Cory was the last person who joined the project to complete the cast. At that point I was desperate. I could not find an actor who would agree to play a small role that is at the core of the whole film I offered the role to several people and none of them said yes. Then my film friend called and said that Cory was in NYC as he just returned from France where filmed the Netflix series Transatlantic. I knew Cory was a famous actor and had a massive following for his portrayal of Riddler in ‘Gotham TV’ series so I felt like I had nothing to lose and was ready to hear NO from him in the first place. Well, guess what Lady Gaga said about a hundred people in the room.

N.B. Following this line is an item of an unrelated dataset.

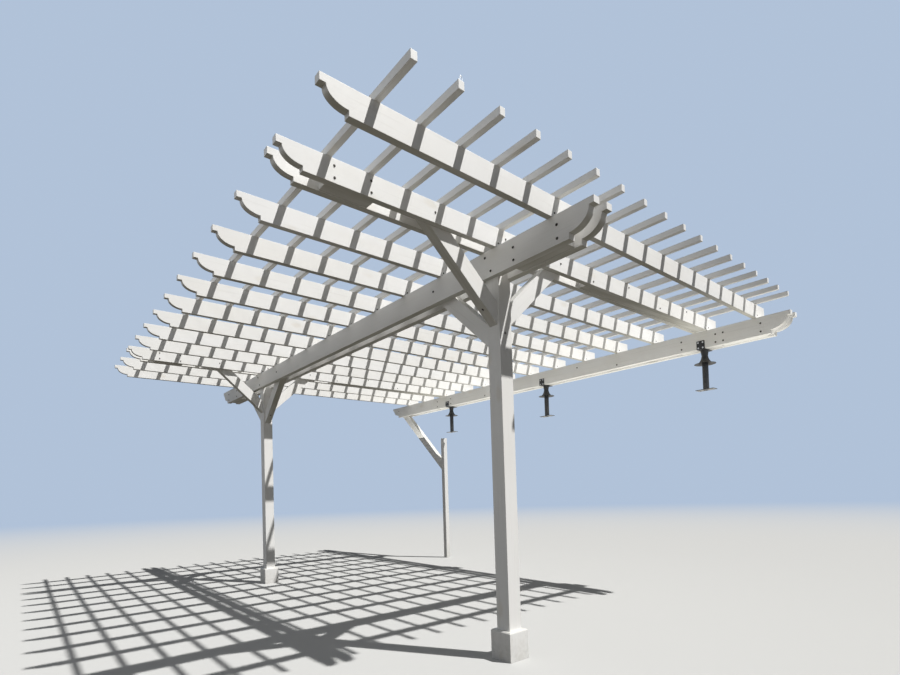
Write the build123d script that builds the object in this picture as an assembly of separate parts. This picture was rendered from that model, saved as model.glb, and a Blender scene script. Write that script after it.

Earlier this year Cory's friend after watching ‘Incomplete’ sent me a text ‘You made him sound to die for’
3. Let's talk sound. Leslie Shatz's involvement is no small feat. How did this collaboration shape the auditory landscape of 'Incomplete'?
I knew that the sound had to be at the core of the film. In ‘Incomplete’ I explore three types of connections that each human is craving to find and fulfill - intellectual, spiritual, and sexual. I wanted to use dance and sounds as a way to convey such connections, therefore in the coffee shop scene where two actors merge in a fantasy dance, the sound of the heartbeat became a symbol of a spiritual connection, in a mental battle over a chess game in the Washington Square park a ticking clock translated the intellectual engagement, and an orgasmic breath (the alluring subway dance sequence) reflects that sexual chemistry that we are dying to have during sex.
Keep in mind that before becoming a filmmaker I was writing for various editorials interviewing artists. I wrote a profile of Leslie Shatz for the FILMMAKER magazine. He was already an Oscar-nominated sound designer who worked on Coppola’s ‘Apocalypse Now’ and ‘Dracula’ as well as 12 Years a Slave and most of Todd Haynes’s films and he was the only sound designer that I knew so I went to him. Luckily he was a fan of dance on the screen and he said yes to the project. I make it sound like everything came so easily to me. Well in some way it did. It just took a decade of connections and one existential crisis.
4. The screening at ROXY and QUAD cinemas is quite the coup. Any butterflies about showing your work in such iconic venues?
We had two sold-out screenings and a dozen people on the waitlist. Imagine how a 7-year-old in me who was born in the Soviet Union, and raised in Russia, and who grew up watching and re-watching ‘Home Alone 2: Lost In New York’ feels like? Would I have ever dreamt of having a NYC premier of my film at all?
5 What's the next step for Sasha?
I partly wish I had known. There is a known queer novel that I am interested in adapting into a feature. I am currently in conversation with the author but I keep asking myself two questions: “Am I the right person to adapt this book into a feature?’ and ‘Can I actually make it? ’I won’t know the answers until I start and therefore I make small steps forward. I will eventually know it and perhaps five years from now we will begin an interview with the question ‘Congrats on your first feature. Tell me how did it feel to adapt a novel into a movie? And by the way, big congrats on your first Oscar nomination. Who could have predicted it? But seriously speaking it’s a work in progress with no definitive future therefore time will unfold’.